- Nationality: Kazakhstani
- Number of detainess: 4
- Names: Ilkham Turdbyavich Batayev Abdulrahim Kerimbakiyev Yakub Abahanov Abdallah Tohtasinovich Magrupov
- Status: Repatriated

= List of Kazakhstani detainees at Guantanamo Bay =

The United States Department of Defense acknowledges holding four Kazakh detainees in Guantanamo.
A total of 778 detainees have been held in extrajudicial detention in the Guantanamo Bay detention camps, in Cuba since the camps opened on January 11, 2002.
The camp population peaked in 2004 at approximately 660. Only nineteen new detainees, all "high value detainees" have been transferred there since the United States Supreme Court's ruling in Rasul v. Bush. As of January 2008, the camp population stand at approximately 285.

==Release negotiations==
Kazakhstan's First Deputy Foreign Minister Kairat Abuseitov confirmed, on January 16, 2003, that Kazakh security officials had interviewed two Kazakhstan citizens in Guantanamo.
He described the two detainees as "young", and stated that Kazakhstan had appealed to the USA for their release.
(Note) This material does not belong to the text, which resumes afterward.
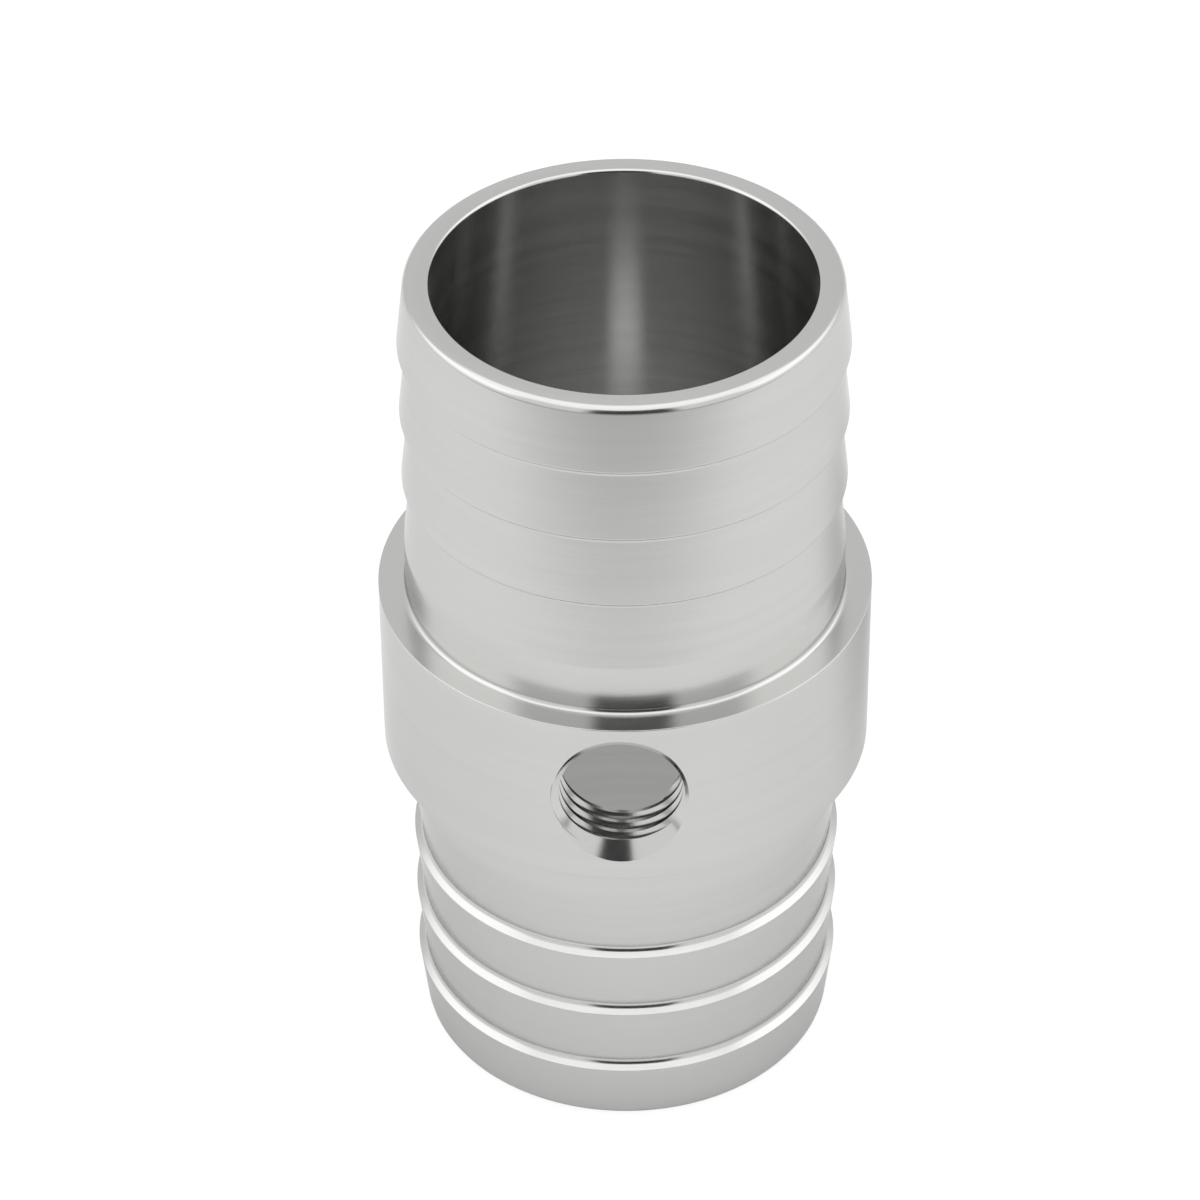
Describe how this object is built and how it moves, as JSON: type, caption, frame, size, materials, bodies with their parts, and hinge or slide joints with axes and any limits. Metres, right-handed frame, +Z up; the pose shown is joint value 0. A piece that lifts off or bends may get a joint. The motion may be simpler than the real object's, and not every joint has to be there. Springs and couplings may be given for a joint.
{
  "type": "hose barb adapter",
  "caption": "Straight metal hose coupling: a barbed end on either side of a plain collar, a bore right through, and a threaded port in the side of the collar.",
  "frame": {"origin": "centre of the lower end face, on the axis of the bore, so the part stands on Z = 0", "axes": "+Z up along the bore; -Y out of the threaded side port; +X to the right when looking at the port"},
  "size_m": [0.0508, 0.0508, 0.093],
  "materials": {
    "turned_metal": "bare metal, fine turned and satin"
  },
  "bodies": {
    "root": {"body": "turned_metal"}
  },
  "joints": []
}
In November 2003, the Central Asia Caucasus Institute Analyst reported that
Kazakh Foreign Minister Qasymzhomart Toqaev
Kazakhstan had been negotiated with the USA for the release of its citizens.
The Minister stated:

... the situation is complicated by the admissions of some of the prisoners that they took part in military operations with the Taliban in Afghanistan.
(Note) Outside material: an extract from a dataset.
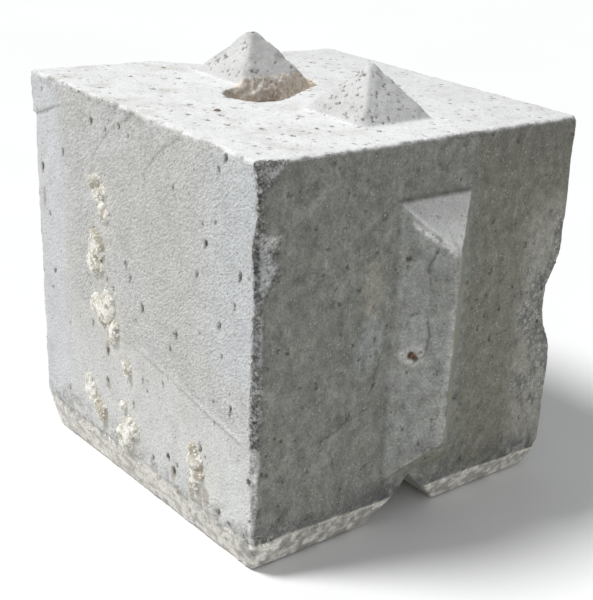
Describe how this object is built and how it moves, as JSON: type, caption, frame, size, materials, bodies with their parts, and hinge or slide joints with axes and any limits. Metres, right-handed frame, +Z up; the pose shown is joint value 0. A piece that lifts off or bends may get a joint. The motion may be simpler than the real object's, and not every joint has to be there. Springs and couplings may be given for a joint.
{
  "type": "interlocking concrete block",
  "caption": "Precast interlocking concrete block with pyramid studs, wedge tongue, V grooves and a cast-in lifting loop in a top pocket.",
  "frame": {"origin": "centre of the block's square footprint, on the ground, in the middle of the base groove", "axes": "+X out of the end with the wedge tongue and along the base groove, +Z up, so +Y is the left side seen from behind the groove end"},
  "size_m": [0.828, 0.764, 0.844],
  "materials": {
    "concrete": "matte",
    "rusty_steel": "matte",
    "earth": "matte",
    "stone": "matte",
    "mortar": "matte"
  },
  "bodies": {
    "root": {"concrete_block": "concrete", "lifting_loop": "rusty_steel", "pocket_fill": "earth", "form_nail": "rusty_steel", "top_stone": "stone", "splash_1": "mortar", "splash_2": "mortar", "splash_3": "mortar", "splash_4": "mortar", "splash_5": "mortar", "splash_6": "mortar", "splash_7": "mortar", "splash_8": "mortar", "splash_9": "mortar", "splash_10": "mortar", "splash_11": "mortar", "splash_12": "mortar"}
  },
  "joints": []
}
==Kazakh detainees in Guantanamo==

| isn | name | page numbers | notes |
|---|---|---|---|
| 84 | Ilkham Turdbyavich Batayev | CSRT allegations / 4; CSRT transcript / 47-53; ARB 1 transcript / 116; ARB 1 decision / 58-64 | Allegedly kidnapped and forced to prepare food for Taliban soldiers.; Repatriated on 18 December 2006.; |
| 521 | Abdulrahim Kerimbakiyev | CSRT transcript / 1-9; ARB allegations / 43; ARB transcript / 136-137 | Accused of being related to a terrorist suspect.; Accused of living in government housing in Afghanistan.; His statement to the Board is missing from his transcript.; Released December 21, 2006.; |
| 526 | Yakub Abahanov | CSRT allegations / 48; ARB allegations / 85-88; ARB decision / 101-107 | Captured with two friends from his home town.; Allegedly served as a cook for the Taliban.; Allegedly a member of a Uyghur mafia.; Allegedly a member of the East Turkistan Islamic Movement.; Released.; |
| 528 | Abdallah Tohtasinovich Magrupov | CSRT transcript / 7-11 | Captured with two friends from his home town.; Allegedly stayed at various madrassas during his travels around Pakistan.; Accused of being present in Afghanistan when the American aerial bombardment of Afghanistan began.; Released.; |

==Ambassador Ordway's 22 May 2007 press briefing==
American ambassador John M. Ordway addressed the Kazakhstani detainees in Guantanamo during a May 22, 2007, press briefing at the Kazakhstani Press Club.
Ordway confirmed that one detainee the USA considered a citizen of Kazakhstan remained in Guantanamo.
He stated that it was against US policy to compensate former detainees.
He asserted detainees were not detained any longer than necessary for US national security.
| Question: | What can you tell us about the fourth Kazakhstani still detained at the Guantanamo facility. Will the United States pay compensation if it turns out he violated no laws and was detained without cause? |
| Ambassador Ordway: | With regard to the issue of compensation, we do not pay compensation for any of the enemy combatants who were in the Guantanamo facility. With regard to the Kazakhstani citizen who is still there, as was the case before, I can't provide any details other than to say that we have been and will continue to be in discussion with the government of Kazakhstan about any possible release or return of their citizens. There are many of these people, the reason they are released is because we do not have any particular charges. They were enemy combatants who were found in Afghanistan in circumstances that they were fighting with or participating with forces that were fighting U.S. forces and therefore were captured as enemy combatants. There was then a process to determine whether they represented any future threat. If not, as was the case with the three who were released, they are then released. We also had a very extensive process to determine when there was no longer any reason to hold those people because they represented no further threat. That is exactly what happened with the three who were released and returned to Kazakhstan. They were no further threat. |

==October 2008 repatriation==
On October 31, 2008, the Department of Defense announced two detainees were repatriated to Kazakhstan and Tajikistan.
The DoD withheld the two men's names.